There's overzealous motion blur throughout, and in Speed mode it's like your monitor's coated in Vaseline.

Using the keyboard is essential for any semblance of control, but further exposes a set of brutally unrefined handling models. Flatout 3 is at first glance jammed with different modes and ways of playing, and the different rules sometimes bring different ways of driving - the 'Speed' mode, for example, removes the handbrake. They're all over the place but share certain characteristics: massive oversensitivity, terrible collision mechanics, and cuckoo physics.

Bad enough, and there's more. Flatout 3 is much faster than its predecessors, and it's far too fast. Steering is a combination of guesswork and luck, like riding a sledge, where things can be undone in an instant by capriciously crap physics - sometimes you'll be driving straight and the car turns right for no reason, hits a pebble and launches sideways into a dumpster.

"If this has been in development for more than a year, I'll drink engine fluid."

It's not just the invisible springboards disguised as rocks, or the fact that ramps don't act as they should. It's not even the times when your car randomly explodes without an opponent nearby, or the damage model that bears little relation to on-screen impacts, or the even bits of track that drive like they have uneven surfaces. It's all of these things and more - the car never, ever feels right on the track, and you always know it's only a few seconds away from another spasm.

As for the opponent AI, it can't even be described as idiotic - that would imply some illusion of control. When you see a pack of AI cars in Flatout 3 it's just Brownian motion. Why did that car jack-knife into a bush? Why are they all driving at each other rather than racing? Why does it seem like they're blind to obstacles? Why does a car driving at top speed suddenly freeze when you're behind it? Why did that one flip around a corner?

The cherry on the cake as far as physics goes is the way the game calculates damage - it seems, as far as I can tell, to pick a random number. Land on someone in a monster truck from a 50-foot drop? 3 per cent, mate. Brush past a sedan? BOOM 60 PER CENT, PENCILNECK. It makes the two destruction-orientated modes totally pointless, and adds to the general ruination of everything else.

You won't believe this, but multiplayer sees things take a nosedive. The matchmaking system sometimes works, which is the highest praise anything in this game gets, but in-game the same old tricks start up again. Cars flash out of existence in front of you, reappearing 50 metres up the road, bounce off walls, glitch through obstacles, and yet despite this many races devolve into giant pile-ups. It's just a mess every time.

Still, at least the races start - few of them end. Of 15 online matches, six finished and the rest were either crashes mid-race or the terror of the void. If you crash during a Flatout 3 multiplayer session, you'll often respawn in nothing - permanently tumbling through limbo as the race goes on. If this happens to someone and they don't leave the game, then when the other players finish the game simply waits. Forever, presumably.

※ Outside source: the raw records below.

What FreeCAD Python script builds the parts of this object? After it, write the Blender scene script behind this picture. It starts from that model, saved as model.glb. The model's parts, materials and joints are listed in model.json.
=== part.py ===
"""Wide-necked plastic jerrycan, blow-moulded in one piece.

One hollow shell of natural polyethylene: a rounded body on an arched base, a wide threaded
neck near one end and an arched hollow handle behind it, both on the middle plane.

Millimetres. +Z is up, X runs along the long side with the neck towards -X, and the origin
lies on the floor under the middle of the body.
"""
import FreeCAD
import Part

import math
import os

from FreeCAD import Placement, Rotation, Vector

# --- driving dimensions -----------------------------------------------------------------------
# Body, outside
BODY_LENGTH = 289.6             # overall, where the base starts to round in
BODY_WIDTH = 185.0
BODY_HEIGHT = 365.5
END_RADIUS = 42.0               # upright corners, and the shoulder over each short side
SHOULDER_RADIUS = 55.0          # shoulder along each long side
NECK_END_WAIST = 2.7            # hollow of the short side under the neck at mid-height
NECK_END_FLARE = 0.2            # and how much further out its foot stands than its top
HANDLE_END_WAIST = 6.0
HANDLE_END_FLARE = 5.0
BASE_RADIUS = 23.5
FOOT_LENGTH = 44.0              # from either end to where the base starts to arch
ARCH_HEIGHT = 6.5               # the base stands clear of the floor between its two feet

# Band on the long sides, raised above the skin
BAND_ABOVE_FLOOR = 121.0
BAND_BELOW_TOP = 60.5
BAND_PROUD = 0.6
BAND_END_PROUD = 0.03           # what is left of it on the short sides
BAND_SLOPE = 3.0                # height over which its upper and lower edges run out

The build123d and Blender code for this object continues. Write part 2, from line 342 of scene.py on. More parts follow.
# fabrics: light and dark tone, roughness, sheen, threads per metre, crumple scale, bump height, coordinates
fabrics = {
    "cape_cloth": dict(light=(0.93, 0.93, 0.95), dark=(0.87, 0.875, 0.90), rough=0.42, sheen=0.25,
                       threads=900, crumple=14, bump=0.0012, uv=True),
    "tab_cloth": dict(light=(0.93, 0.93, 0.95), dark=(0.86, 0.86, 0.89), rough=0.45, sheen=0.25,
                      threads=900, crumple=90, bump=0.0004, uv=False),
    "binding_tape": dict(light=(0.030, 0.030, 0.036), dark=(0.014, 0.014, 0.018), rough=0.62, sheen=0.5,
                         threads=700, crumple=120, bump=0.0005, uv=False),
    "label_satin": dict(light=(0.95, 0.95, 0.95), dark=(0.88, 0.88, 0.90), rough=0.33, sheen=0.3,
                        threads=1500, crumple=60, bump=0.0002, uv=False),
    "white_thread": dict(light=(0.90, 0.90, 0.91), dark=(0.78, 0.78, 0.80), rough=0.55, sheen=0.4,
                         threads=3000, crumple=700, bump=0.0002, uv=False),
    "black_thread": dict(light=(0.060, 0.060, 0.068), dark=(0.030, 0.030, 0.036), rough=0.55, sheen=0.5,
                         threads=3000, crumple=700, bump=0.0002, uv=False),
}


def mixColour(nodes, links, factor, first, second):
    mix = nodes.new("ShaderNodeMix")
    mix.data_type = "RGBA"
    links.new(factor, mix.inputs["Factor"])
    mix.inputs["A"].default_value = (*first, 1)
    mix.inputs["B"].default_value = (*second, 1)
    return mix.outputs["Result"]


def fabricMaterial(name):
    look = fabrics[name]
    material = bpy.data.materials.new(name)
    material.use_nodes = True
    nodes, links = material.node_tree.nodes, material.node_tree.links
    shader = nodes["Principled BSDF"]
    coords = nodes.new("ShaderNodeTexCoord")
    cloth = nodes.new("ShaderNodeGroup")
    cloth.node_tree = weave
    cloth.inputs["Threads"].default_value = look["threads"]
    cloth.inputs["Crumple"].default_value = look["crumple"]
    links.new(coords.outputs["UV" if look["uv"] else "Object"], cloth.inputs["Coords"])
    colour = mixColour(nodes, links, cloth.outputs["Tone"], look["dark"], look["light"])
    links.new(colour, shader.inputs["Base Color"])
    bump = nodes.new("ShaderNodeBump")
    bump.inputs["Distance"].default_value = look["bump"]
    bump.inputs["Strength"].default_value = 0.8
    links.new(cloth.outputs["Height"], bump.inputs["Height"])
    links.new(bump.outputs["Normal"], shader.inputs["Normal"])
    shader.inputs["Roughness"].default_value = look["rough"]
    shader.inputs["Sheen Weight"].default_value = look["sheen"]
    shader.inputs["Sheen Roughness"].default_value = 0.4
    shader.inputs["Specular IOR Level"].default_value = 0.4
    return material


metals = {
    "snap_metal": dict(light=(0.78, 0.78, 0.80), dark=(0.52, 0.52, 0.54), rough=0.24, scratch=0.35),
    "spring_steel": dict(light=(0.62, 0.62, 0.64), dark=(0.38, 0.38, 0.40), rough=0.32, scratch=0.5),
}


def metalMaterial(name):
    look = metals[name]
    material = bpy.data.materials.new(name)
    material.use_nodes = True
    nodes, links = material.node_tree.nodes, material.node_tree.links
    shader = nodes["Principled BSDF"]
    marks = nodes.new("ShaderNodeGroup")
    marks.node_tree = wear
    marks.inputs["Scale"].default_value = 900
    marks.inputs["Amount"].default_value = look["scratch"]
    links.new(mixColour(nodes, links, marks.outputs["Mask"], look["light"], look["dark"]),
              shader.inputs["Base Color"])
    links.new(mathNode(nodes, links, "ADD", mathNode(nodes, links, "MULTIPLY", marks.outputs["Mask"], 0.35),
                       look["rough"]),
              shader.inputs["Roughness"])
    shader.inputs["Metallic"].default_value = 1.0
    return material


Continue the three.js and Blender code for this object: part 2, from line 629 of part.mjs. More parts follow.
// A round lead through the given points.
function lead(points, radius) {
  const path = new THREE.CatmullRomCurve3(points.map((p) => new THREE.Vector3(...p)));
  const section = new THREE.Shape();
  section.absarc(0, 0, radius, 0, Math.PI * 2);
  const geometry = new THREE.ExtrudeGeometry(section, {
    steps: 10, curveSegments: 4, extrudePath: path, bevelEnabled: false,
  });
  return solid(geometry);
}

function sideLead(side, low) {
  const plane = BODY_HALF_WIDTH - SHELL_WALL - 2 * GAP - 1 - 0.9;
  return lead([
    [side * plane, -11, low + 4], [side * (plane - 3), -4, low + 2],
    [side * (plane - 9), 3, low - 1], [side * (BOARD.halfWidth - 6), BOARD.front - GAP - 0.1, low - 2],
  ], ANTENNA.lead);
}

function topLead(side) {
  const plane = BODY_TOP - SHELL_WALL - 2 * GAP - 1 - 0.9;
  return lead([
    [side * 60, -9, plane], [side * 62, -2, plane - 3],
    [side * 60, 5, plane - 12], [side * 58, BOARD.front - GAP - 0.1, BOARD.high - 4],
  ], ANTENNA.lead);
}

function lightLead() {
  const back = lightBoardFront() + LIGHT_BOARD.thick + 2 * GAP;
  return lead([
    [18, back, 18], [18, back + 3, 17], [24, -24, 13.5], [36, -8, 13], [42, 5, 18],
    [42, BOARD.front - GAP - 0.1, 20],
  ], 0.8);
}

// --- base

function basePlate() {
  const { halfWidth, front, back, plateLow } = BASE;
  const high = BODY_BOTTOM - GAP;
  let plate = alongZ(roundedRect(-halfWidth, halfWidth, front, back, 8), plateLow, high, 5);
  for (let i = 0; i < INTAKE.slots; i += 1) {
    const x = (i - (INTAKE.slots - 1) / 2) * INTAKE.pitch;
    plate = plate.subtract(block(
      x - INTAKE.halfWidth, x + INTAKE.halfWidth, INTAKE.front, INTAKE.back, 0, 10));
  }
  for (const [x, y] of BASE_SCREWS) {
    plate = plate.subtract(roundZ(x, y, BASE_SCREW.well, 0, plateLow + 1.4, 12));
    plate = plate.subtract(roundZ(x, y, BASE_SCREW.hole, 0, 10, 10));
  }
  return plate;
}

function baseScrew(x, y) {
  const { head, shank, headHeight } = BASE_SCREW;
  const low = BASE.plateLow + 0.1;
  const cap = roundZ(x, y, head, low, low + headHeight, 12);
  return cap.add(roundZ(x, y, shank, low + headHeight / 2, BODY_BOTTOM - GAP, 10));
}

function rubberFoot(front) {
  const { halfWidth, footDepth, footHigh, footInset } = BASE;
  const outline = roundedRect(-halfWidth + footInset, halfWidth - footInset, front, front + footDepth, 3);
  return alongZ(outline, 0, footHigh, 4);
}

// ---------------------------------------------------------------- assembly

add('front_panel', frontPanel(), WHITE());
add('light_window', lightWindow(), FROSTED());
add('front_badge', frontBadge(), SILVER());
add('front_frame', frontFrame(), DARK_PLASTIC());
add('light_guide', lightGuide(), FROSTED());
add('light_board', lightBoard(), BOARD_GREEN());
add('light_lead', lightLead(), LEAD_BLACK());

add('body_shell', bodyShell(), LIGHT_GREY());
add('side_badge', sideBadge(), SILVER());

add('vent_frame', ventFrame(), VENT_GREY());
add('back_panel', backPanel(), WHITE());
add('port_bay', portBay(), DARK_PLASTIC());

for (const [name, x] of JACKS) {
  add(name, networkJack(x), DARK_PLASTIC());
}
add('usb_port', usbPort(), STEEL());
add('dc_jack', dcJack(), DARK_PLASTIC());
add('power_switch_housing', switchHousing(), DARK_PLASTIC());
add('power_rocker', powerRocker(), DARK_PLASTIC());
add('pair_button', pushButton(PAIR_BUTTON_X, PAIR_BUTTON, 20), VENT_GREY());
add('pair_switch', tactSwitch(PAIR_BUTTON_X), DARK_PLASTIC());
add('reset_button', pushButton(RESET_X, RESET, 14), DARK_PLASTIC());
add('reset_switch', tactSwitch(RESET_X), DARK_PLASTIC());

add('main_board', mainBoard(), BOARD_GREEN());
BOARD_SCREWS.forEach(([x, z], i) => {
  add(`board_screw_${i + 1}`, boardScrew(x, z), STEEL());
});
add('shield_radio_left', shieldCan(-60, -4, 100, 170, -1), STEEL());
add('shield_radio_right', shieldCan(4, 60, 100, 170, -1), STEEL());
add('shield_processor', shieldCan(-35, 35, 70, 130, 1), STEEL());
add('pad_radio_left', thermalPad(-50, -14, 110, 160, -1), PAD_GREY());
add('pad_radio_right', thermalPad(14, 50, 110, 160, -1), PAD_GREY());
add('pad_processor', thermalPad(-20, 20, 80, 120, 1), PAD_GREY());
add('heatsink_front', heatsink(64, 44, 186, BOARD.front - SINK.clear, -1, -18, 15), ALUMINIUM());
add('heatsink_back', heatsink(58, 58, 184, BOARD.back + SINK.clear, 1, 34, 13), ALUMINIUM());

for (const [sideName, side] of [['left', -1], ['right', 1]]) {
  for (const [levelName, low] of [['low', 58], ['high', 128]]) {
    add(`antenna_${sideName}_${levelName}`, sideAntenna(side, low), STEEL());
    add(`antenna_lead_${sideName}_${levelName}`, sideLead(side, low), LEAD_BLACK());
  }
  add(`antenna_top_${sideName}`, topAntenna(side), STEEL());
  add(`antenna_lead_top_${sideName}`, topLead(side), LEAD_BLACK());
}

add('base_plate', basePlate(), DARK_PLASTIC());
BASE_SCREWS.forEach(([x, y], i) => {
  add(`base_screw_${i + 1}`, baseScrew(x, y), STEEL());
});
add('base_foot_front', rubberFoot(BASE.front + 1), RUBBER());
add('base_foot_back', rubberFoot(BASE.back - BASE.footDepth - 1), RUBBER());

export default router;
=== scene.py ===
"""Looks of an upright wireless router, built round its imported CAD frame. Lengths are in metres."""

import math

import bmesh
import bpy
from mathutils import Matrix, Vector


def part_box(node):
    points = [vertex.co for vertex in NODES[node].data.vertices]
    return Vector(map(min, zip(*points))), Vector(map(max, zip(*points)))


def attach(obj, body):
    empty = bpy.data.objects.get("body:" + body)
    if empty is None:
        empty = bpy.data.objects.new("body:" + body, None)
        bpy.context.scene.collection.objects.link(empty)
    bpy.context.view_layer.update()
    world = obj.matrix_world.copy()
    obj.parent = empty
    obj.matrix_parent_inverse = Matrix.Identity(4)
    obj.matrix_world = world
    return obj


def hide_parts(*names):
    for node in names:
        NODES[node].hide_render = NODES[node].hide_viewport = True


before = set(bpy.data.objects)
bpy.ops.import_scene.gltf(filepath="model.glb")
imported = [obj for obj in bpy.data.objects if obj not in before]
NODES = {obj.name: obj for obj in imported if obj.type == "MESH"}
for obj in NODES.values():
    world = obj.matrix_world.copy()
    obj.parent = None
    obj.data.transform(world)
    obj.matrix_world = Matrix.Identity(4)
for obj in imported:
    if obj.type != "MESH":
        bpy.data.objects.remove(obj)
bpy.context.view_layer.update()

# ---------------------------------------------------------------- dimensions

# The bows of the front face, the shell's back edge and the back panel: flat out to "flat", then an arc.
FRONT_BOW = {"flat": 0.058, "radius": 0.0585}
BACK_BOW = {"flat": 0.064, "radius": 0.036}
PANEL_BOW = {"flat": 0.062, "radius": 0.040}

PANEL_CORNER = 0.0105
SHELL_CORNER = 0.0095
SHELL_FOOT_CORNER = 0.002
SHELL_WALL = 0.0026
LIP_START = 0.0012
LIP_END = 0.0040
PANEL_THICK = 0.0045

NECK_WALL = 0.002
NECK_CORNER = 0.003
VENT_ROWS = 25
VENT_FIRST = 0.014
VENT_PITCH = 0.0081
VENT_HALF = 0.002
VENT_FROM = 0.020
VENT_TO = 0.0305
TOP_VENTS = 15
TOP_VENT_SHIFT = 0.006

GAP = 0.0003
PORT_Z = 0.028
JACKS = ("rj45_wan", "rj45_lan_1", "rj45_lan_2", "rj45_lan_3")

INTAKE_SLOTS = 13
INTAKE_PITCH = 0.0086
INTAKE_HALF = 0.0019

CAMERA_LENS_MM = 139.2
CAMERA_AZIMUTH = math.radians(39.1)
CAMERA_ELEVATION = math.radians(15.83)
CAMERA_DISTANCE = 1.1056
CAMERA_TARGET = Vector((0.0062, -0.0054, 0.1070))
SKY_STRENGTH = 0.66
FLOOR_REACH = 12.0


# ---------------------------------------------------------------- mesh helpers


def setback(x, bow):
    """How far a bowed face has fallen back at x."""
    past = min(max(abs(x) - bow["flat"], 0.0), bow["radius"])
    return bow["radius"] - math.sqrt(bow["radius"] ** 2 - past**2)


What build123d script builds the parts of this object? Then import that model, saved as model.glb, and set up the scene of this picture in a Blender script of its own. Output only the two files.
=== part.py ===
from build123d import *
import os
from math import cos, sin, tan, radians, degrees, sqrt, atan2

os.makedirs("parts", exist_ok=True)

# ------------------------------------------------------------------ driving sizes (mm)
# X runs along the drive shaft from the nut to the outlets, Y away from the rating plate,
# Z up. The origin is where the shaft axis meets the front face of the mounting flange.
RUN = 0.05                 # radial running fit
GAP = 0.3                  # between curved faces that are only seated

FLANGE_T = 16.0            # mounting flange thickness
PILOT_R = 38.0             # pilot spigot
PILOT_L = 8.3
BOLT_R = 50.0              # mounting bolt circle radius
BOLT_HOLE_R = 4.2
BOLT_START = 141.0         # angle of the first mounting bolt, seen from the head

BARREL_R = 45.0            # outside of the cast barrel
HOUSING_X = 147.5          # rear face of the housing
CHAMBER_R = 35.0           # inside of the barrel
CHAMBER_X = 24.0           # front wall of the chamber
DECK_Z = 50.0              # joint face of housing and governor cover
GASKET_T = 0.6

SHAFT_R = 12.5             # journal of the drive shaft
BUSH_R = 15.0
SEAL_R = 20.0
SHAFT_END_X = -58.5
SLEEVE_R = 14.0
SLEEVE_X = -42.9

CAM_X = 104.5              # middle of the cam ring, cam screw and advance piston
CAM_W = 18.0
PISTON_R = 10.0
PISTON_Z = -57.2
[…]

Flatout's selling point, such as it is, is a wide range of modes and a continuation of the series' destruction-themed options. Racing on its tracks brings home how good other driving games are at guiding your eye - Flatout 3's tracks are samey and confusing to navigate, and their number is fewer than the bonanza of modes suggests. Most are mirrored at least once, or used under different weather conditions.

But reusing content is the least of Flatout 3's problems. In terms of its modes Stunt Man, Big Battle and Battle Arena are more or less unplayable - though Stunt Man has a ramp where it's easy to test those physics and goggle. Race mode replaces the old Flatout career with six tracks, Speed mode's handling wouldn't be out of place on a tilt-to-control game, and Monster Trucks in these conditions feel pointless. Offroad's perhaps the least bad mode, and that's just because it's the closest Flatout 3 gets to bland.

You could go mad trying to rationalise Flatout 3. It is not bad in the way that a game like Boiling Point is bad, where things coalesce into a kind of awful greatness. This is a tacky and technically incompetent production with no redeeming features whatsoever, devoid of fun and an insult to the name it bears. Flatout once burned bright, but now is gone - and if there is a driving hell, this is surely it.